[START Data block]

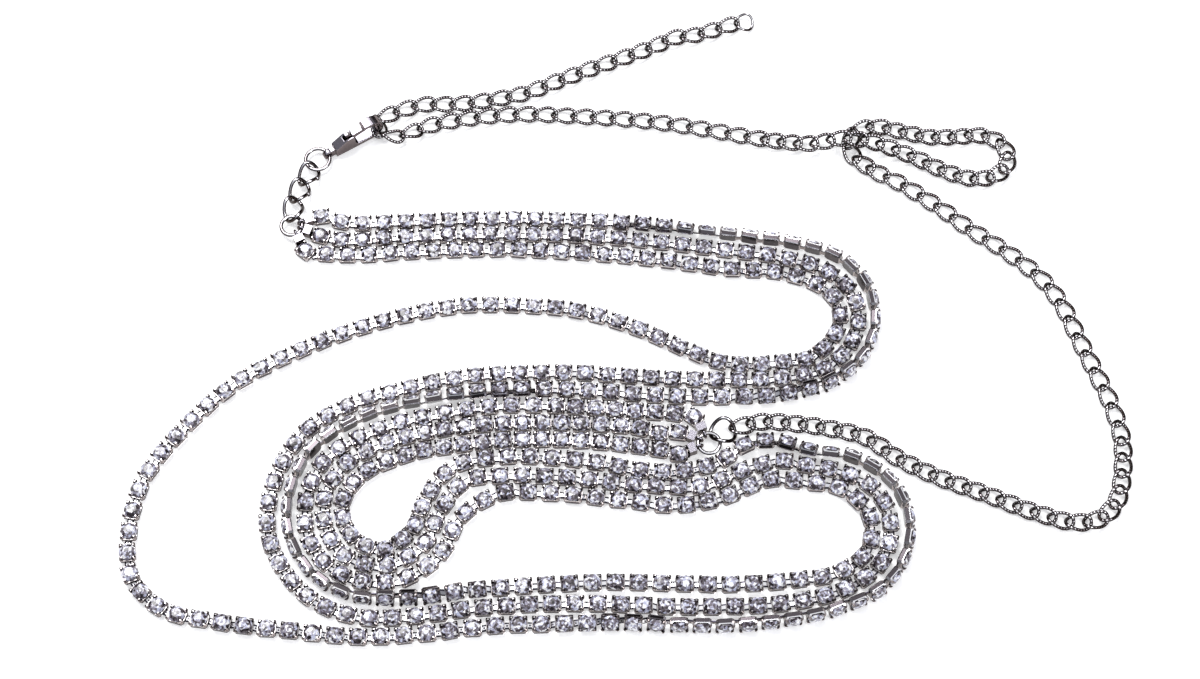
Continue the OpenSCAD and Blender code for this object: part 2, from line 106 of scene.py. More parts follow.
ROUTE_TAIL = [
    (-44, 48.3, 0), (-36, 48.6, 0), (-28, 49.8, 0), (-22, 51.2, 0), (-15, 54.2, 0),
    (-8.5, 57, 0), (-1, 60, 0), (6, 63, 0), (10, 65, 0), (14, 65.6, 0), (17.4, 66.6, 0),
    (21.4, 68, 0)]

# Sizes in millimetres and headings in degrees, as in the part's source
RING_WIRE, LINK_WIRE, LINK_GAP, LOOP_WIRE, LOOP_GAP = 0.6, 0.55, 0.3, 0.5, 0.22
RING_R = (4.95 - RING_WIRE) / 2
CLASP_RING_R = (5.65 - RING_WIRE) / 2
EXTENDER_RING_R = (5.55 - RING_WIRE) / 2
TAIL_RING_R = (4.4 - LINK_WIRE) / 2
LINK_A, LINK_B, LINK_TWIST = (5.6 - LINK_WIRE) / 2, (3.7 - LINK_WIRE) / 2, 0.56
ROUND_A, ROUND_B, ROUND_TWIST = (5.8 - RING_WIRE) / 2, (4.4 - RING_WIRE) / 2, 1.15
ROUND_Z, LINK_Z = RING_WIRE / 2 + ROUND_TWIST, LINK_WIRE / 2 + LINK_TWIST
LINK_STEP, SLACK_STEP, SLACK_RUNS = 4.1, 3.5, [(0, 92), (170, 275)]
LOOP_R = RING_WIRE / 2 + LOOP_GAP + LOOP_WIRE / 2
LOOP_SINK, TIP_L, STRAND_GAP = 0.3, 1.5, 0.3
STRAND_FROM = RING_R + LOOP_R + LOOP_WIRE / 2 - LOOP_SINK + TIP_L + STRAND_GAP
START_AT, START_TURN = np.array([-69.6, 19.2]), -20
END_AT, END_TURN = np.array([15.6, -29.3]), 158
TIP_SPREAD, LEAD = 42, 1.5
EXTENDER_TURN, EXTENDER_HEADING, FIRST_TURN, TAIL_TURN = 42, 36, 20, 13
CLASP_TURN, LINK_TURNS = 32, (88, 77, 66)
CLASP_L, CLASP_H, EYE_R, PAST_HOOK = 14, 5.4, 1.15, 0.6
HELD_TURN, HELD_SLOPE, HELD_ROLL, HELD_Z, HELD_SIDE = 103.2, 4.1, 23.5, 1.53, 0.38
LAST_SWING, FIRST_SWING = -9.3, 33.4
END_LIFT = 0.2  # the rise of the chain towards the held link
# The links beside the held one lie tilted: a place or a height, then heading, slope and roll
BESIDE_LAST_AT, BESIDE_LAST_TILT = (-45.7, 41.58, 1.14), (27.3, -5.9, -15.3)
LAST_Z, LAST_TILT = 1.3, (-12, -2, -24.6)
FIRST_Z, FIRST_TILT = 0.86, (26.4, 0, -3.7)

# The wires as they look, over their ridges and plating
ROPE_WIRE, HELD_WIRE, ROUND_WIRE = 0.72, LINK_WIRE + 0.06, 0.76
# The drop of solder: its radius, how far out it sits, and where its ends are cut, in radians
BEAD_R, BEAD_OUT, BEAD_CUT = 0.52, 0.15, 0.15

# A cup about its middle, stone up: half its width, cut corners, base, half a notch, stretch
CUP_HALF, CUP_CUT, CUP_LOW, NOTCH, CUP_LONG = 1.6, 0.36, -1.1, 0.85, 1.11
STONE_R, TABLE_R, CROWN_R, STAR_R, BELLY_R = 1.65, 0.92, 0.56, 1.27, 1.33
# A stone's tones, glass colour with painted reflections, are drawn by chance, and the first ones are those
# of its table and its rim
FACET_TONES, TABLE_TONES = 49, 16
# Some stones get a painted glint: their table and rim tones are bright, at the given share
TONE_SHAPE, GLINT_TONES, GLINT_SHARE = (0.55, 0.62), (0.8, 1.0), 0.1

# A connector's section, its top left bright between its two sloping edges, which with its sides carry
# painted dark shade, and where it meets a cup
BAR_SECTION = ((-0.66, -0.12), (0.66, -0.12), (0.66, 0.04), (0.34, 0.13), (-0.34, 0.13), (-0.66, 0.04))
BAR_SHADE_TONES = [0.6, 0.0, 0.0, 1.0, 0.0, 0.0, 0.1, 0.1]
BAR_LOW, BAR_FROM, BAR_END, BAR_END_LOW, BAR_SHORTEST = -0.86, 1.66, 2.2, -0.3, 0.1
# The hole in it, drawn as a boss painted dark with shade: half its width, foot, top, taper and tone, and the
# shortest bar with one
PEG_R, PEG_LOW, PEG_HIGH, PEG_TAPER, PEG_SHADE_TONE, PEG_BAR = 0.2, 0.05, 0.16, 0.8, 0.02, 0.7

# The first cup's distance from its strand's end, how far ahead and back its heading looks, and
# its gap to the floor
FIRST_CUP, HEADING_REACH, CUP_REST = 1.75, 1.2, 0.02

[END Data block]

:: Written instruction ::
Write out exactly, please, the lines beginning at the start of the material and ending with the line that holds "(21.4, 68, 0)]", both included.

:: Expected answer ::
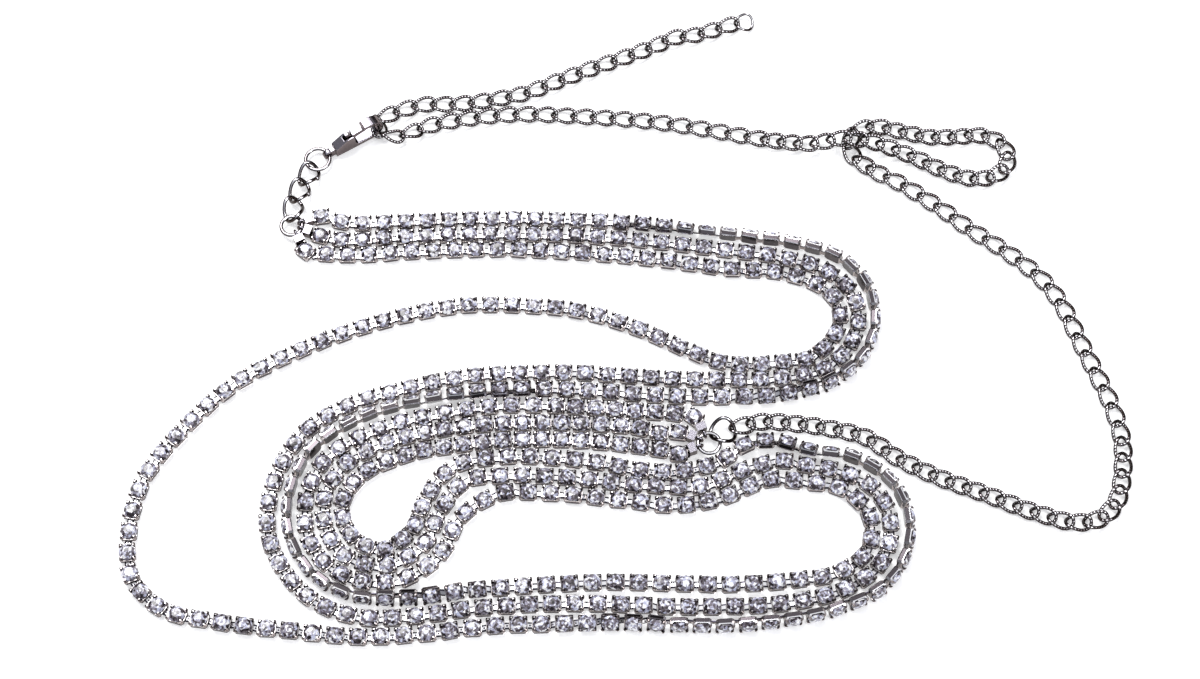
Continue the OpenSCAD and Blender code for this object: part 2, from line 106 of scene.py. More parts follow.
ROUTE_TAIL = [
    (-44, 48.3, 0), (-36, 48.6, 0), (-28, 49.8, 0), (-22, 51.2, 0), (-15, 54.2, 0),
    (-8.5, 57, 0), (-1, 60, 0), (6, 63, 0), (10, 65, 0), (14, 65.6, 0), (17.4, 66.6, 0),
    (21.4, 68, 0)]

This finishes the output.